Het Franse politieke moeras is momenteel onpeilbaar, maar de kans lijkt groot dat we aan het begin staan van een langgerekte fin de règne voor president Emmanuel Macron. Wat zijn de mogelijke consequenties voor België?
Als Frankrijk verzandt in een politieke impasse telt België naast Nederland een tweede buurland zonder een echt werkbare regering. Dat is geen detail. Veiligheid, defensie en autonomie zijn de dominante beleidsuitdagingen van ons tijdsgewricht. Ze vergen sterke bilaterale samenwerking. Voor infrastructuur, handel, economische veiligheid en defensietechnologie is Frankrijk een kritieke speler waarmee ons land in de toekomst meer volwassen win-winafspraken wil maken dan in het verleden. De natuurlijke reflex van de hele Franse staat en industrie is protectionisme en nationalisme. Als Parijs niet thuis geeft, mist België de handvaten om daar een nieuwe strategische relatie op te bouwen.

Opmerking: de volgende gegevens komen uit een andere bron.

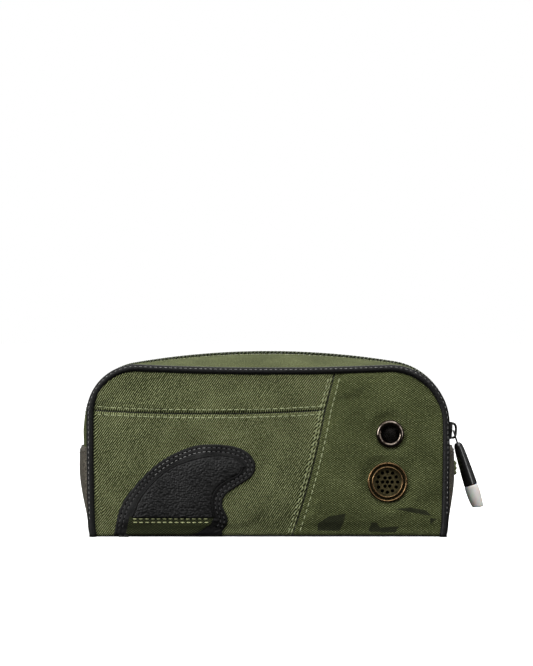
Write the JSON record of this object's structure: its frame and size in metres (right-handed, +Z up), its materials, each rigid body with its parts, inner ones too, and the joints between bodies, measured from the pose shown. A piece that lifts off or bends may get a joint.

Een Franse stilstand zou ook meer ruimte geven voor een Duitse renaissance, meer vrij spel voor de regering-Merz om met de ‘Made for Germany’-agenda de Duitse nijverheid als Europees alternatief voor Frankrijk te positioneren. Kijk maar naar het oplaaiende conflict over een gemeenschappelijk Europees gevechtsvliegtuig, waarbij beide landen openlijk dreigen met een alternatief soloslimproject. Een politiek verzwakt Frankrijk ontneemt de Europese Unie de kans op een sterke Frans-Duitse motor voor de moeilijke keuzes van de grootmachtenpolitiek die Europa moet voeren. Minder Europa, meer nationalisme, opnieuw strategisch nadelig voor een kleine open economie als België, en voor alle Europeanen samen.
Als Frankrijk kantelt, kan dat een domino-effect geven die de machinerie van de Europese Unie danig kan verlammen, inclusief de Europese steun voor Oekraïne.
Politiek zal de verschrompeling van Macron wellicht de feitelijke machtsgreep inluiden van het radicalisme in een belangrijk kernland van Europa. Terwijl in Duitsland het spook van de extreemrechtse Alternative für Deutschland steeds duidelijker rondwaart als mogelijk grootste partij, terwijl in het Verenigd Koninkrijk de gefaalde brexiteers zowaar reïncarneren met Reform als kannibaal van de centrumpolitiek, terwijl Meloni in Italië rustig afwacht, zou Frankrijk de grote domino zijn die valt voor het radicale experiment. Ook dat zou slecht nieuws zijn voor het geopolitieke lot van Europa. Anti-EU-populisme en latent pro-Russische sentimenten zijn gemene delers bij veel radicale partijen in Europa, zowel ter rechter- als ter linkerzijde. Als Frankrijk kantelt, kan dat een domino-effect geven die de machinerie van de Europese Unie danig kan verlammen, inclusief de Europese steun voor Oekraïne.
Besmettingsgevaar is er ook voor de Belgische politiek. België deelt met Frankrijk een structurele budgettaire crisis, een obese staat die steeds meer doet maar steeds minder realiseert, een balorige bevolking die de oplossing steevast bij een ander legt, een politieke en syndicale oppositie die elke marginale aanpassing van de beloftecultuur als horror verkettert, en een brede cultuur die economisch succes vooral wil verdacht maken of bestraffen. Als het regent in Parijs, druppelt het gegarandeerd op de acute begrotingsstrijd die de komende jaren op elk beleidsniveau in België zal woeden. Populisme in Parijs wordt heus geen inspiratie voor een duurzame begrotingspolitiek bij ons.
De politieke geschiedenis zal misschien terugkijken op president Macron als de populistische vrijbuiter die de grondvesten van de naoorlogse consensusdemocratie in Europa onderuithaalde. Macron kwam, zag en overwon het establishment met een postideologisch project drijvend op persoonlijk charisma. Charisma verziekte in personencultus en Macron plaveide finaal de weg voor de extremisten die op de ruïnes van de oude partijpolitiek een nieuwe identitaire ideologie konden bouwen. Laat dat voor België ook een les zijn.